John Lloyd dislikes the smug, in-your-face style of Thomas Friedman’s celebration of US-led globalisation in The Lexus and the Olive Tree, but in the end does no more than shrug his shoulders in a helpless, ‘it’s inevitable’ kind of way (LRB, 2 September). Those of us who have travelled as consultant economists on the same route as Lloyd from Prague and Warsaw to Beijing, with detours to Kampala and Delhi, will recognise Friedman’s anecdotes as just a racier version of the blundering and factually ill-founded advice given by IMF/World Bank/ USAID advisers and consultants. This advice, as Lloyd hints, simply boils down to supporting US financial interests wherever they choose to go by giving up all control on matters as diverse as capital movement, tariffs, taxes, public expenditure and labour law. Those who have no controls lose control.

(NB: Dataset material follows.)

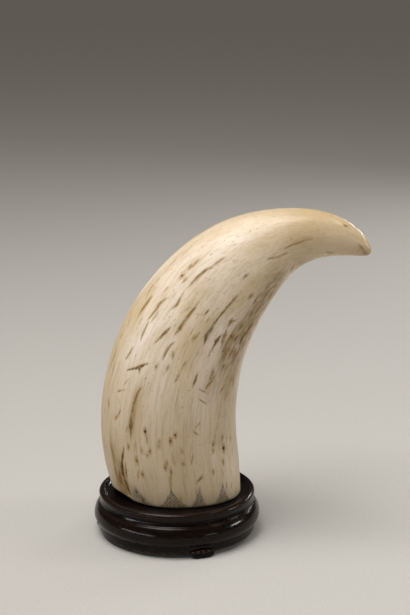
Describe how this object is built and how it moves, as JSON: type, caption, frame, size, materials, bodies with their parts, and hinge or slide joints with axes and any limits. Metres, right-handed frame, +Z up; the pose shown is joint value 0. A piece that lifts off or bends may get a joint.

The issue is not one of denying globalisation but of ignoring the fact that each of the various globalising forces derives from a separate source and, in its own way, is subject to national control. Globalisation of culture (primarily by television), of information (primarily now by the Internet), of production, of political organisation and ethics, and of finance are all different. Lloyd makes the mistake (as Friedman does) of assuming that globalisation of finance is the most important and the least controllable. But take the Chinese and Indian economies, by far the largest in Asia: they avoided the financial cataclysm South-East Asia suffered (and probably saved the world economy) by relatively crude controls over capital movements and exchange rates. Despite these controls, China still sells into world markets and multinationals still build factories there.

In refusing to square up to the central hollowness and partiality of Friedman, Lloyd adopts one of the loneliest positions in the world: that of the integrationist safety-netter. I have sat in on meetings in a dozen capitals and heard the US and British acolytes of the IMF integrationist school pour scorn on just about every conceivable version of a national safety net.